Atualmente, na casa de Pedro, a água usada para beber, cozinhar e tomar banho vem de um poço. “Sede, nunca passamos aqui. Mas água aqui vale muito. É a conta de usar e só”, explica o idoso. “Já tivemos tempos melhores por aqui, mas não reclamo da vida. Deus manda, a gente aceita, né?”, afirma, resignado.
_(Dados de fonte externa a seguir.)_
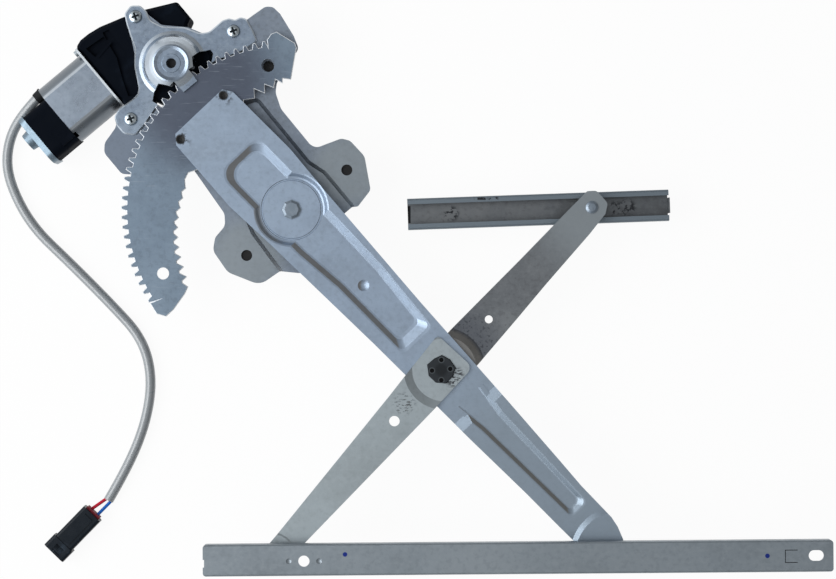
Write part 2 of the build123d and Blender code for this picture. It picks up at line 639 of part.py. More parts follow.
def end_cap():
    left, right = 19.5, CAN_W / 2 + 0.3
    face = Pos((left - right) / 2, 0) * RectangleRounded(left + right, CAN_D - 3.0, 9)
    plate = extrude(across(U_CAP_END, face), U_BELL_END - U_CAP_END, taper=-12)
    boss = extrude(across(U_BOSS_END, Circle(8.2)), U_CAP_END - U_BOSS_END + 1, taper=-10)
    hollow = extrude(across(U_BOSS_END + 2, Circle(5.0)), U_BELL_END - U_BOSS_END)
    return MOTOR_PLACE * (plate + boss - hollow)


def end_bearing():
    body = extrude(across(U_BOSS_END + 2.2, Circle(4.9)), 7.0)
    return MOTOR_PLACE * (body - extrude(across(U_BOSS_END + 1, Circle(2.55)), 12))


def brush_holder():
    face = Pos((BELL_LEFT - BELL_RIGHT) / 2, 0) * RectangleRounded(BELL_LEFT + BELL_RIGHT - 6, 30, 5)
    body = extrude(across(U_CAN_END - 17, face), 2.5)
    body = body - extrude(across(U_CAN_END - 18, Circle(6)), 5)
    for y in (11.8, -11.8):
        body = body + extrude(across(U_CAN_END - 14.5, Pos(y, 0) * Rectangle(7, 8)), 8)
    return MOTOR_PLACE * body


SHAFT_R = 2.5
WORM_TURNS = 8
WORM_PITCH = 5.6


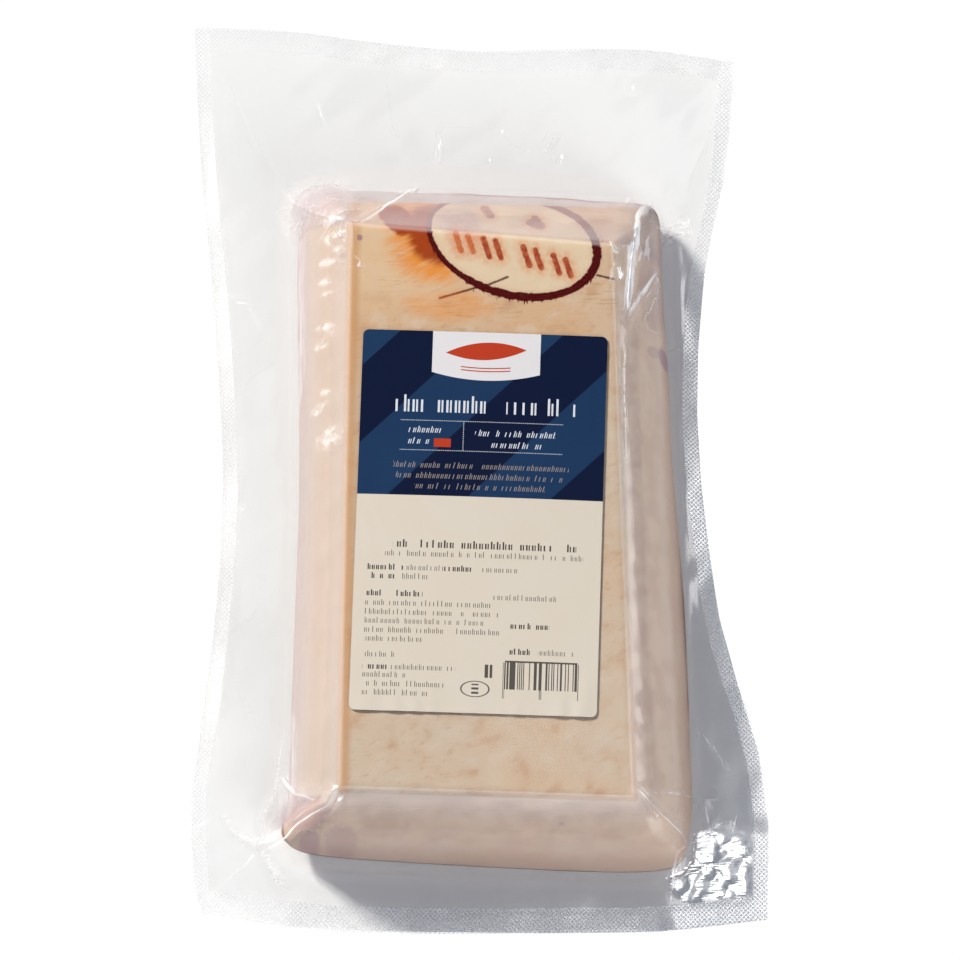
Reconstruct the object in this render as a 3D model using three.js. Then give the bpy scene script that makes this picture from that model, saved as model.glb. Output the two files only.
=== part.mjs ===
// A pork belly slab in its vacuum pouch, lying rind side up, with a paper label on top.
//
// Two films are welded together round the edge and drawn tight over the slab. So the pouch
// is a slab-shaped block with a flat top, sloping sides and a thin flange all round, and the
// sides of the flange are pulled in where the slab is. Millimetres, +Z up, +X to the right,
// +Y to the back. The origin is under the middle of the pouch, on the surface it lies on.

import * as THREE from 'three';

const { lerp, clamp, degToRad } = THREE.MathUtils;

// ---- driving dimensions ----

// The pouch seen from above. Each edge is a smooth line through stations:
// [y, x] along the left and right edge, [x, y] along the front and back edge.
const LEFT_EDGE = [[-157, -93.5], [-147, -96.5], [-112, -97.8], [-80, -93.4],
  [-13, -88.2], [59, -92], [110, -97], [163, -100]];
const RIGHT_EDGE = [[-158, 99.4], [-118, 99.7], [-92, 95.2], [-64, 86.4], [-38, 81.8],
  [15, 77], [66, 79.2], [108, 87.2], [151, 91.3]];
const FRONT_EDGE = [[-94, -156.3], [-60, -161.1], [-16, -162.6], [59, -162.5], [99.4, -158.4]];
const BACK_EDGE = [[-100, 163], [-64, 161.4], [-24, 156.6], [4, 154], [60, 155], [91.3, 150.5]];

// The flat top over the rind: its four corners, [x, y].
const TOP_BACK_LEFT = [-43.2, 79];
const TOP_BACK_RIGHT = [46.6, 71.5];
const TOP_FRONT_RIGHT = [52.6, -122.7];
const TOP_FRONT_LEFT = [-46, -119.4];

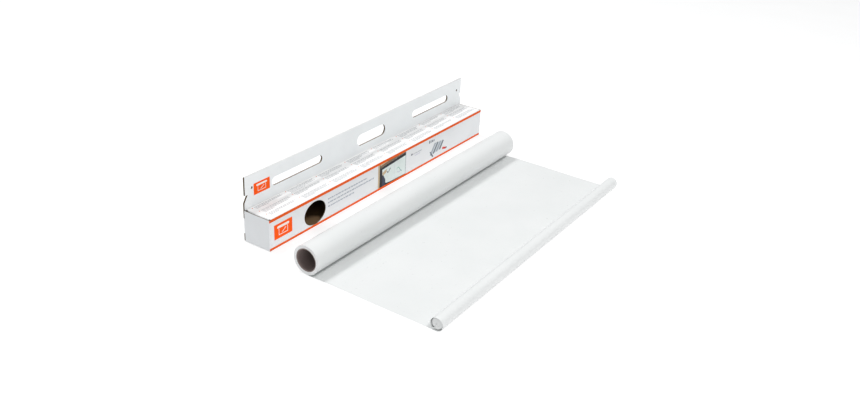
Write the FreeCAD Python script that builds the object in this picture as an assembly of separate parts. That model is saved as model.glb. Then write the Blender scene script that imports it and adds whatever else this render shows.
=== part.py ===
import FreeCAD, Part
import math
import os

# Roll of static-cling film on a paper core, partly unrolled, with its
# corrugated dispenser carton.  Millimetres, +Z up.
# Origin: centre of the carton's bottom face, where it rests.
# +X runs along the carton, the front panel faces -Y, the film lies towards -Y.

os.makedirs("parts", exist_ok=True)

# ---------------------------------------------------------------- dimensions
L = 642.0              # carton length
D = 56.0               # carton depth
H = 57.0               # height of the carton's body
HT = 115.0             # height to the top of the header
T = 1.5                # corrugated board thickness
GLUE = 0.1             # adhesive film between the header's two plies
GAP = 0.3              # clearance between pieces that move apart
HEAD_FOLD = T + GLUE / 2   # outer radius of the fold along the header's top

SCORE_END = 0.6        # half width of the score an end panel turns on
SCORE = 0.3            # half width of the other scores

# header
HEAD_INSET = 2.0       # header is this much narrower at each end
NOTCH_TOP = 82.0       # straight cut of the side notch
NOTCH_LOW = 69.0       # where its slanted side meets the edge
NOTCH_DEEP = 6.0
SLOT_X = (-193.5, 206.0)   # centres of the two belt slots
SLOT_LEN = 127.0
SLOT_H = 15.0
SLOT_Z = 84.0
HAND_X = 10.8          # hand slot between them
HAND_LEN = 85.0
HAND_H = 22.0
HAND_Z = 83.0
NAIL_X = 303.5         # hanging holes, centred at +-NAIL_X
NAIL_Z = 91.5
NAIL_R = 2.25

# oval window in the front panel
WIN_X, WIN_Z = -210.9, 26.6
WIN_A, WIN_B = 27.2, 21.6

# ends
END_Z0, END_Z1 = 0.5, 56.2
TAB_Z0, TAB_Z1 = 15.5, 41.5
TAB_LEN = 14.0
TAB_TILT = 20.0        # the tab leans this far past square, into the carton
RECESS_X = 7.0         # recess in the back panel's edge that the tab enters
RECESS_Z0, RECESS_Z1 = 14.5, 42.5
DUST_LEN = 25.0
DUST_Y1 = 20.0

# film and its core
FILM_W = 600.0
FILM_X0 = -336.9
ROLL_R = 24.9
CORE_R = 19.8
CORE_IN = 18.4
FILM_T = 0.25          # closed solid that stands in for a 0.04 mm film
ROLL_CLEAR = 0.32
ROLL_Y = -117.3
CURL_Y = -357.9
LEAD_Y0, LEAD_Y1 = -120.7, -113.0
CURL_R = (11.3, 10.6, 10.0)   # successive half turns of the curled end
CURL_LAST = 140.0             # degrees of the last one

XE = L / 2                    # outer face of an end panel
XI = XE - T                   # its inner face, and the end panel's axis
XD = XI - GAP - T             # dust flap's inner face, and its axis
YF = -D / 2
YB = D / 2
YP = YB - T - GLUE - T        # front face of the header's front ply
V = FreeCAD.Vector


# ------------------------------------------------------------------- helpers
def box(x0, x1, y0, y1, z0, z1):
    return Part.makeBox(x1 - x0, y1 - y0, z1 - z0, V(x0, y0, z0))


def outline(items, place):
    """Closed wire.  items: 2-D points; an item ('arc', mid, end) is an arc."""
    edges = []
    first = items[0]
    last = first
    for it in items[1:] + [first]:
        if isinstance(it[0], str):
            mid, end = it[1], it[2]
            edges.append(Part.Arc(place(*last), place(*mid), place(*end)).toShape())
            last = end
        else:
            if math.hypot(it[0] - last[0], it[1] - last[1]) > 1e-9:
                edges.append(Part.LineSegment(place(*last), place(*it)).toShape())
            last = it
    return Part.Wire(edges)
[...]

Na saída da casa de Pedro, uma despedida típica de sertanejo por parte dele e de sua senhora. “Vão com Deus. Façam uma boa viagem, sejam felizes. Quando vierem aqui de novo, venham para almoçar”, diziam os dois. Na maioria das casas visitadas pela reportagem, há desconhecimento sobre o andamento e o resultado das obras da transposição.

Generosidade

Em meio a uma bateria de entrevistas com os sertanejos, por vezes, os papéis de entrevistado e entrevistador se inverteram. Desacostumados a gravadores e a poderosas câmeras fotográficas, muitos se mostravam nitidamente curiosos em relação à atividade jornalística e a Belo Horizonte. Em Mauriti, dona Nôzinha pergunta de onde tínhamos saído. Ao respondermos que saímos da capital mineira, ela dispara: “Lá tem bastante água. É bonito ver uma água correndo”. O dia já caía e era hora de voltar para a cidade. Ao sair da casa de dona Nôzinha, foi impossível não abraçá-la. Ganhei de volta um abraço apertado e um beijo no rosto. O fotógrafo Douglas Magno fez o mesmo. Generosa, ela ainda ofereceu sua própria casa. “Se quiserem passar a noite aqui, tem umas redes e uns paninhos para vocês. E um feijão no fogo também”, dizia.


12 milhões é o número de nordestinos que, segundo a promessa do governo, serão atendidos pela transposição.